Disk ≠ Image: Creative Solutions to Issues in Born-Digital Processing

Hello. It’s Abbie again, back with another installment on processing and publishing the Volz & Associates, Inc. collection. I recently had the opportunity to present on this collection at The University of Texas’ 2019 Digital Preservation Symposium, where I discussed some of my solutions to born-digital access and preservation issues.

In the course of processing this collection, some of the most significant roadblocks were related to problematic disk images and metadata generation. These revolved around two distinct media types: zip disks and CDs. The collection contains 85 inventoried zip disks. When these were imaged and analyzed in BitCurator, the report came back riddled with error messages. Even though the disk images had been generated successfully, something was keeping fiwalk from generating the correct metadata. This made it impossible to determine necessary information like disk extent, content, and the presence of possible PII or malware.

Blog1
Results for the zip disk analysis. Not what you want to see!

When processing CDs, I noticed a group of about a dozen disks each had the exact same metadata. While some similarities are expected, I thought it was strange that that many disks from different projects could each have identical specs. I analyzed the disk images and physical disks and found that they were all CDs of photos processed by the same company. The original content of the disks had been overwritten by the company’s built-in structural and technical metadata, making the disk images virtually useless for research purposes. However, when these disks were mounted in FTK Imager, a write-blocked environment, it became clear that the original images were still extant – they just weren’t being picked up in the disk images.

Blog2
Optical disks with identical metadata.

In both of these cases, I knew that the original content could be reached but didn’t know how to access it while adhering to the best practices set up by both the digital archiving community and the resources at my disposal. The disks with these issues amounted to nearly 1/5 of the imaged collection, and many hours of research and testing were put into how I could reprocess this information. Ultimately, I found myself faced with a choice – I could either preserve inaccurate representations of the disk by retaining the existing disk images or preserve inaccurate representations of the metadata by extracting extant files instead of preserving a disk image. The issue with preserving the metadata as it stood was that it was wrong to begin with, and the resources at hand didn’t provide a solution.

When thinking about how best to reprocess this information, I was drawn to this quote from a study undertaken by Julia Kim, the Digital Assets Manager at the Library of Congress:

“Most of the researchers emphasized that if it came to partially processed files or emulations and a significant time delay in processing, they would take unprocessed and relatively inauthentic files. Access by any means, and ease of access were stressed by the majority.”

“Researcher Interactions with Born-Digital: Out of the Frying Pan and into the Reading Room,” saaers.wordpress.com

While we certainly don’t want to prioritize patron opinion over archival standards, this quote made me question whether sacrificing access and preservation to retain imperfect metadata could truly be considered “best practice.”

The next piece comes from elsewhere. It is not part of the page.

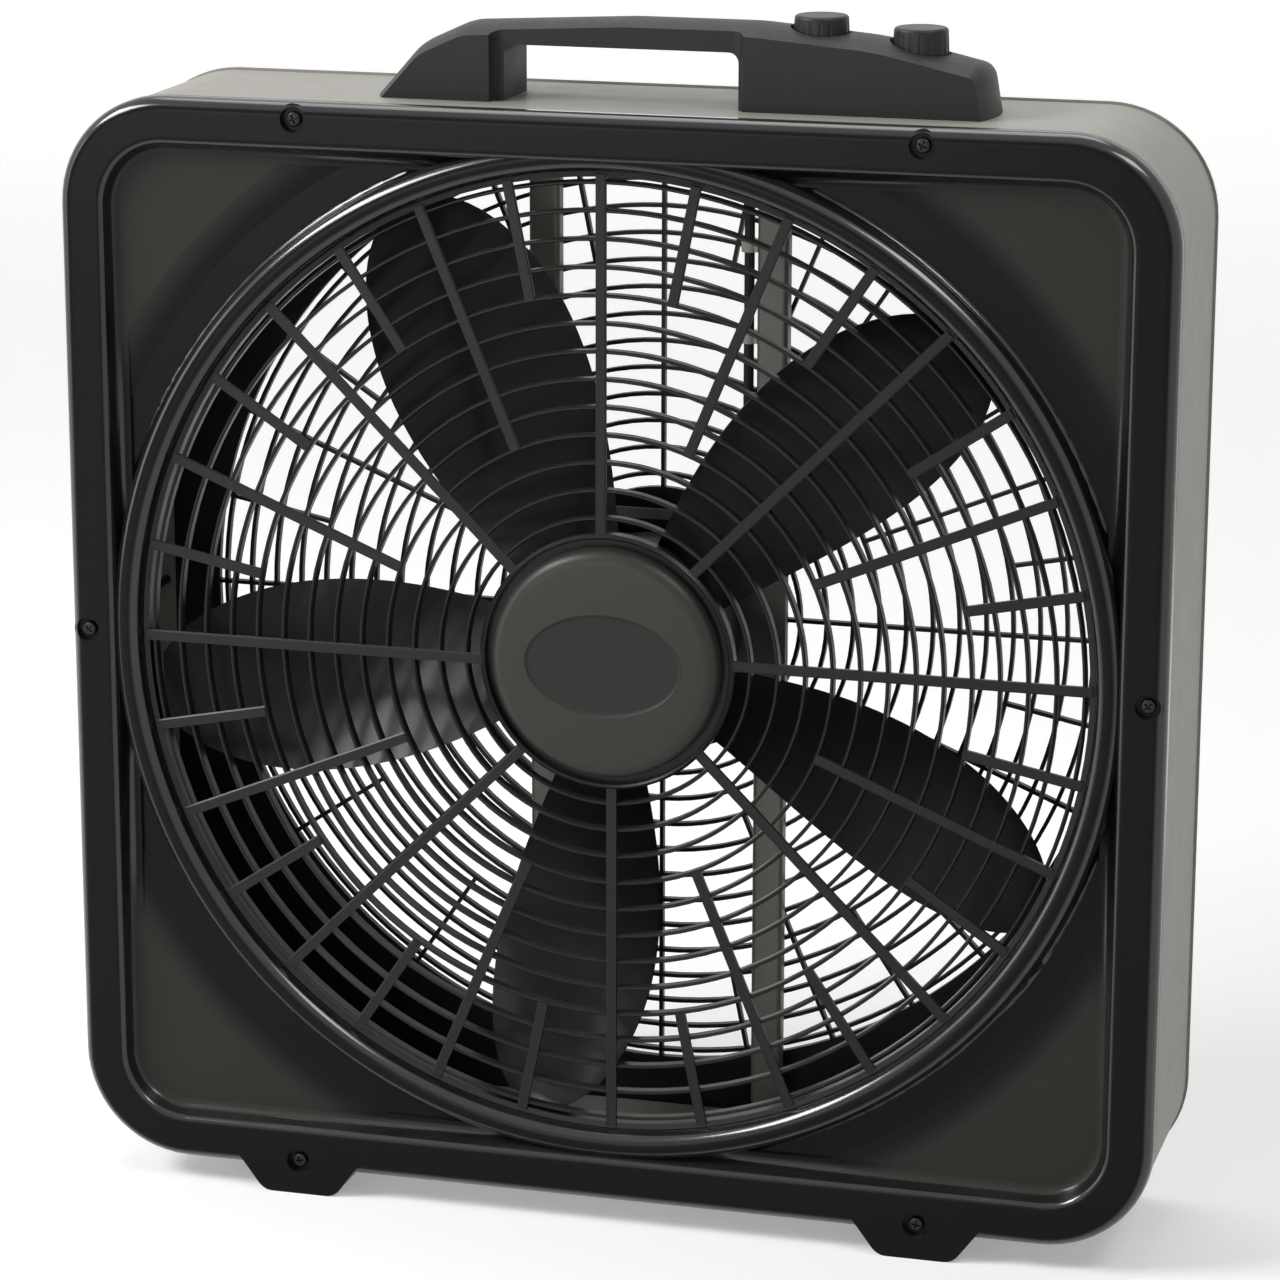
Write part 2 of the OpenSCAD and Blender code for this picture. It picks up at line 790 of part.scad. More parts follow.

Working closely with the UT Libraries Digital Stewardship department, I created a workflow whereby I extracted files using FTK Imager and generated SIPS and a bulk_extractor report using the Canadian Center for Architecture’s Folder Processing Tool in the BitCurator environment. The only impact on the metadata was a change in the “Date Modified” field, which now showed the date the files were extracted and could be amended to reflect the most recent date in the file tree. While this is an unconventional approach to digital preservation, the resulting AIPs and DIPs are better representations of the original disks and will allow us to provide more comprehensive data for future researchers.

Blog3
The amended workflow.
Blog4
Our new results.

After my presentation, I had the opportunity to talk to a digital archivist about this workflow. We discussed how best practice is ultimately not about perfection, but about preserving and providing access to our materials and documenting the process. While somewhat contrasted from the theoretical approaches I’d both learned in class and adapted from online resources, this approach seemed more natural to me. It affirmed both my processing decisions and the opinions I’ve developed about what best practice in the archival community is and should be. This process has shown me how vital the user is to the archive, especially when developing workflows for digital materials.

As I mentioned in my previous post, I love having opportunities to exercise creativity and problem solving in this position. It’s even better when those opportunities lead to breakthroughs that help me grow professionally and enhance the data we provide patrons. I’m excited to see new developments in our born-digital workflow as we get closer to making this collection available to patrons. Check back soon for a (final?) update from me – I hope you’ve enjoyed learning more about the behind-the-scenes work of born-digital archiving.